EXERCISE AIM →
Copy every line of the listing exactly.

ITEMS →
>> start
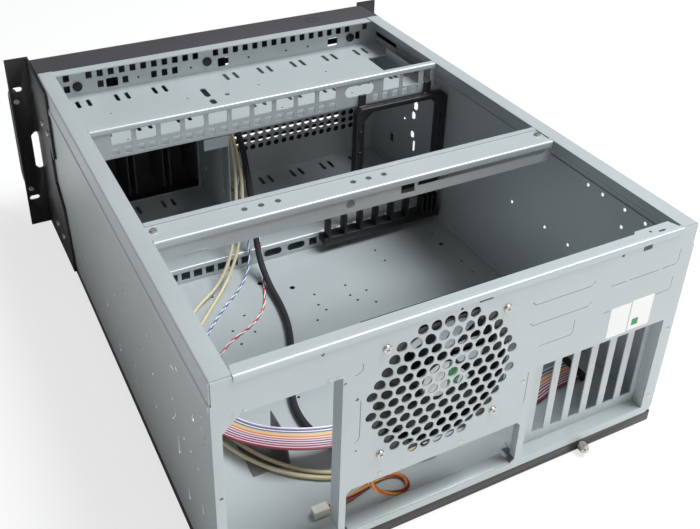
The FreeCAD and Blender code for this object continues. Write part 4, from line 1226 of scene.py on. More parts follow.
    def cover(self) -> None:
        """The shallow bottom cover and its knurled screw."""
        work = Work("cover_pan")
        work.copy("bottom_cover", 0.5)
        work.done("cover_steel", nodes=("bottom_cover",))
        screw = Work("knurled_screw")
        a, drop = self.screw_a, self.screw_drop
        grooves, ridges = circle(a, drop, 4.25, 48), circle(a, drop, 4.6, 48)
        knurl = [(ridges if k % 2 else grooves)[k] for k in range(48)]
        screw.plate(Side.REAR, -7.4, -2.1, knurl)
        cap = [
            (0.0, -10.0), (2.2, -10.0), (2.6, -9.6), (2.6, -8.2), (4.0, -7.9), (4.3, -7.4),
            (0.0, -7.4),
        ]
        screw.spun(Side.REAR, a, drop, cap)
        shank = [
            (0.0, -2.1), (4.2, -2.1), (3.4, -1.4), (3.4, -0.1), (1.7, -0.1), (1.7, 6.6),
            (1.3, 7.0), (0.0, 7.0),
        ]
        screw.spun(Side.REAR, a, drop, shank)
        screw.done("nickel", nodes=("thumb_screw",))

    def build(self) -> None:
        """Makes the whole shell."""
        self.base()
        self.walls()
        self.front()
        self.cover()


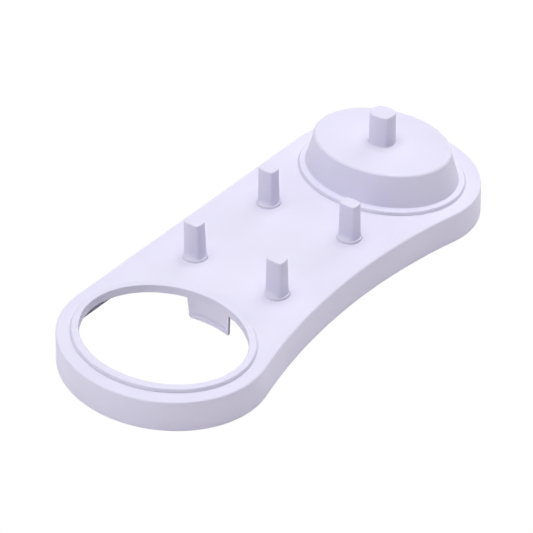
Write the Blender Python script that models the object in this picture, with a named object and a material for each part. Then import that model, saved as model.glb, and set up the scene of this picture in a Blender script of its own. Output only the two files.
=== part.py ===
"""Bench stand for an electric toothbrush.

A hollow moulded plate lies on the shelf. One end has an oval opening with a raised rim, which holds the
charger from below with two snap clips. The other end carries a raised oval stand with a peg for the handle.
Four pegs between them hold spare brush heads. X runs along the plate, from the charger to the handle, Y goes
to the straight far side, and Z is up. The origin is on the shelf, halfway between the two ovals.
"""

import math

import bmesh
import bpy
from mathutils import Vector

MM = 0.001

# Plate: two oval ends, a straight far side and a hollow near side. Plan sizes are taken at the foot.
RING_SPACING = 114.0 * MM
END_HALF_LENGTH = 30.2 * MM
END_HALF_WIDTH = 35.35 * MM
WAIST_HALF_WIDTH = 28.0 * MM
DECK_HEIGHT = 10.6 * MM
DECK_THICKNESS = 1.8 * MM
DECK_EDGE_RADIUS = 0.6 * MM
SKIRT_THICKNESS = 0.8 * MM
SKIRT_DRAFT = 0.4 * MM
FOOT_CHAMFER = 0.4 * MM
CAVITY_EDGE_RADIUS = 0.6 * MM

# Clearance that every seated or inserted piece keeps to its neighbour.
FIT_GAP = 0.3 * MM

# Oval charger opening and the raised lip round it.
OPENING_HALF_LENGTH = 22.3 * MM
OPENING_HALF_WIDTH = 28.0 * MM
LIP_WIDTH_ALONG = 2.95 * MM
LIP_WIDTH_ACROSS = 2.7 * MM
LIP_HEIGHT = 1.15 * MM
LIP_DRAFT = 0.3 * MM
LIP_INNER_RADIUS = 0.35 * MM
LIP_OUTER_RADIUS = 0.6 * MM
COLLAR_THICKNESS = 1.2 * MM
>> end
WRITTEN ANSWER →
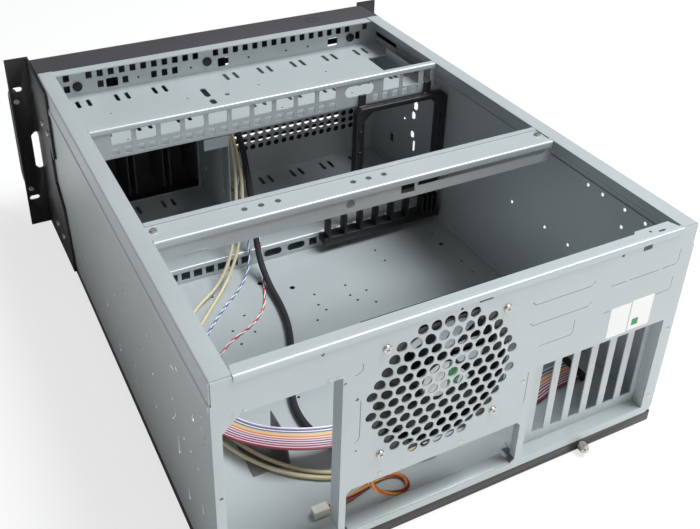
The FreeCAD and Blender code for this object continues. Write part 4, from line 1226 of scene.py on. More parts follow.
    def cover(self) -> None:
        """The shallow bottom cover and its knurled screw."""
        work = Work("cover_pan")
        work.copy("bottom_cover", 0.5)
        work.done("cover_steel", nodes=("bottom_cover",))
        screw = Work("knurled_screw")
        a, drop = self.screw_a, self.screw_drop
        grooves, ridges = circle(a, drop, 4.25, 48), circle(a, drop, 4.6, 48)
        knurl = [(ridges if k % 2 else grooves)[k] for k in range(48)]
        screw.plate(Side.REAR, -7.4, -2.1, knurl)
        cap = [
            (0.0, -10.0), (2.2, -10.0), (2.6, -9.6), (2.6, -8.2), (4.0, -7.9), (4.3, -7.4),
            (0.0, -7.4),
        ]
        screw.spun(Side.REAR, a, drop, cap)
        shank = [
            (0.0, -2.1), (4.2, -2.1), (3.4, -1.4), (3.4, -0.1), (1.7, -0.1), (1.7, 6.6),
            (1.3, 7.0), (0.0, 7.0),
        ]
        screw.spun(Side.REAR, a, drop, shank)
        screw.done("nickel", nodes=("thumb_screw",))

    def build(self) -> None:
        """Makes the whole shell."""
        self.base()
        self.walls()
        self.front()
        self.cover()


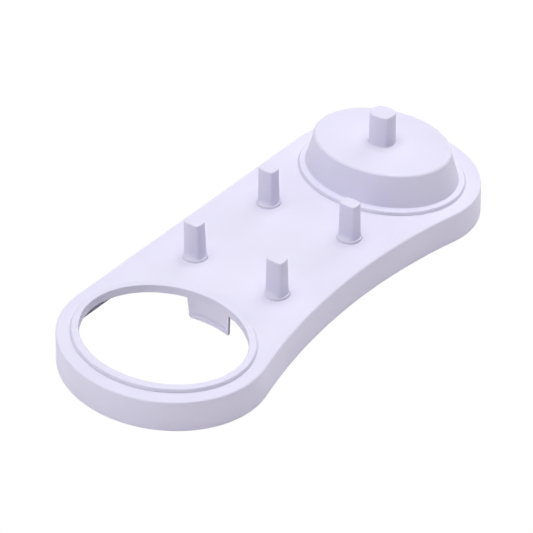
Write the Blender Python script that models the object in this picture, with a named object and a material for each part. Then import that model, saved as model.glb, and set up the scene of this picture in a Blender script of its own. Output only the two files.
=== part.py ===
"""Bench stand for an electric toothbrush.

A hollow moulded plate lies on the shelf. One end has an oval opening with a raised rim, which holds the
charger from below with two snap clips. The other end carries a raised oval stand with a peg for the handle.
Four pegs between them hold spare brush heads. X runs along the plate, from the charger to the handle, Y goes
to the straight far side, and Z is up. The origin is on the shelf, halfway between the two ovals.
"""

import math

import bmesh
import bpy
from mathutils import Vector

MM = 0.001

# Plate: two oval ends, a straight far side and a hollow near side. Plan sizes are taken at the foot.
RING_SPACING = 114.0 * MM
END_HALF_LENGTH = 30.2 * MM
END_HALF_WIDTH = 35.35 * MM
WAIST_HALF_WIDTH = 28.0 * MM
DECK_HEIGHT = 10.6 * MM
DECK_THICKNESS = 1.8 * MM
DECK_EDGE_RADIUS = 0.6 * MM
SKIRT_THICKNESS = 0.8 * MM
SKIRT_DRAFT = 0.4 * MM
FOOT_CHAMFER = 0.4 * MM
CAVITY_EDGE_RADIUS = 0.6 * MM

# Clearance that every seated or inserted piece keeps to its neighbour.
FIT_GAP = 0.3 * MM

# Oval charger opening and the raised lip round it.
OPENING_HALF_LENGTH = 22.3 * MM
OPENING_HALF_WIDTH = 28.0 * MM
LIP_WIDTH_ALONG = 2.95 * MM
LIP_WIDTH_ACROSS = 2.7 * MM
LIP_HEIGHT = 1.15 * MM
LIP_DRAFT = 0.3 * MM
LIP_INNER_RADIUS = 0.35 * MM
LIP_OUTER_RADIUS = 0.6 * MM
COLLAR_THICKNESS = 1.2 * MM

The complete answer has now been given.